Hiking’s easy; I stop for lunch at the first lean-to after the crossing, but it’s too early in the day for a stop at only four miles. I instead continue another ten to West Carry Pond Lean-to, around a few lakes along the way, chased by something buzzy (fly? bee?) around one of them. I share the lean-to with Jukebox, a fellow southbounder, whose planned pace is 8 miles a day (for now, ramping up in later sections of trail) but who is doing much better in practice. He’s got a fire going, which I use to try to dry out my boots (they’re far enough back to prevent burning or melting that I’m not sure it does much).
June 25
(14.6; 179.8 total, 1994.2 to go; -0.4 from pace, -75.2 overall)
Jukebox is up and out early; I follow shortly thereafter. Today’s big feature is Bigelow Mountain near the end of the day. I notice while hiking today that my legs don’t really hurt, even very late in the day — I’m at the point where I’ve been out long enough that things stop aching to a large extent. You can imagine this happening when you’re on a week-long trip, but you never quite hit it in that little time. The ups and downs agitate the knees, ankles, feet, and perhaps a tight calf muscle or two, but otherwise the legs, hips, etc. are all in spiffy shape.
Hiking goes fine, but it’s getting late in the day when I top the first of two peaks of Bigelow. The lean-to I want to hit is past the second peak, and it’s late, and there’s Avery Memorial Campsite between the two peaks, so I call it a day there after filling up at a slow-dripping spring just before the site. This is high-elevation camping in fragile areas, so my only option is a tent platform, which doesn’t work well with a non-freestanding tent but which can be made to work, given enough effort — so I do. Dinner and sleep follow quickly.
June 26
(8.0; 187.8 total, 1986.2 to go; -7.0 from pace, -82.2 overall)
I’m up pretty late today, and not hitting the lean-to yesterday makes me decide to stop in Stratton just down the trail a bit for the night, rather than just for food as I’d intended.

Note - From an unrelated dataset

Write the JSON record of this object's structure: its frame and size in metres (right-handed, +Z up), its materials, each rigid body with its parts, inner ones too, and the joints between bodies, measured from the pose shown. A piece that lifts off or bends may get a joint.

Since I don’t have a cell phone and Stratton is five miles away, this is my first true hitch into a town, after about twenty minutes of waiting (about average from what I hear). I get in, take a shower, buy food plus a half gallon of apple juice, two pounds of strawberries, a can of pineapple, six or so apples, and two cartons of yogurt for food while I’m in town, and unwind. The Honeymooners and Jukebox are also here for the night as well, and Jukebox is here a further day beyond that (at least). While Batman Begins plays in the background on the TV, I pack up my food, offload pictures from the camera, make some posts here, and then go to sleep for the night.
This section of trail was pretty quick and easy: nothing too big in terms of elevation, not too much food to carry, and the miles just flew by. Things get more interesting in the next section of trail. Pictures are still forthcoming on parts of the last update; it takes some effort on my part to get them into place, sadly. As before, I’ll notify here when I complete that work.
Happy Birthday!
Comment by Aunt Jan — 03.07.08 @ 08:54
I don’t know when you plan to be in Pennsylvania, but turns out the trail goes by about 20 minutes from my house, so feel free to drop me a line if you’d like to stop by for dinner. I’m just south of Palmerton, PA (the trail crosses route 248 there).
[Oooh, I shall indeed! I currently plan only as far ahead as my next zero-mile day (mentally), as far ahead as my next food resupply point (practically), and as far ahead as where I’m aiming at the end of the day (daily), so knowing when I’ll be in PA is way in the future. Also, since I’ve been up until Glencliff in the acknowledged-hardest portion of the trail, it’s hard to gauge what pace I’ll actually have heading south from now on, so even the best guesswork would be very unreliable. Anyway, I’ll let you know sometime in advance or so when I’m nearing that area.]
Comment by Ted Mielczarek — 04.07.08 @ 12:50
haha.. how’s the bugs? i imagine they aren’t pretty?
i look forward to seeing more pictures 🙂
[They’ve been horrendous on a handful of occasions, but for the most part the rain kept them away. In the 100-Mile Wilderness I could have used bug netting for my head, but since then I really haven’t needed it. I’m still carrying bug dope, but I actually have strongly considered dropping it, because I haven’t touched it in several weeks.
Pictures are still coming, but it’s slow, and getting the images off the camera is time-consuming.]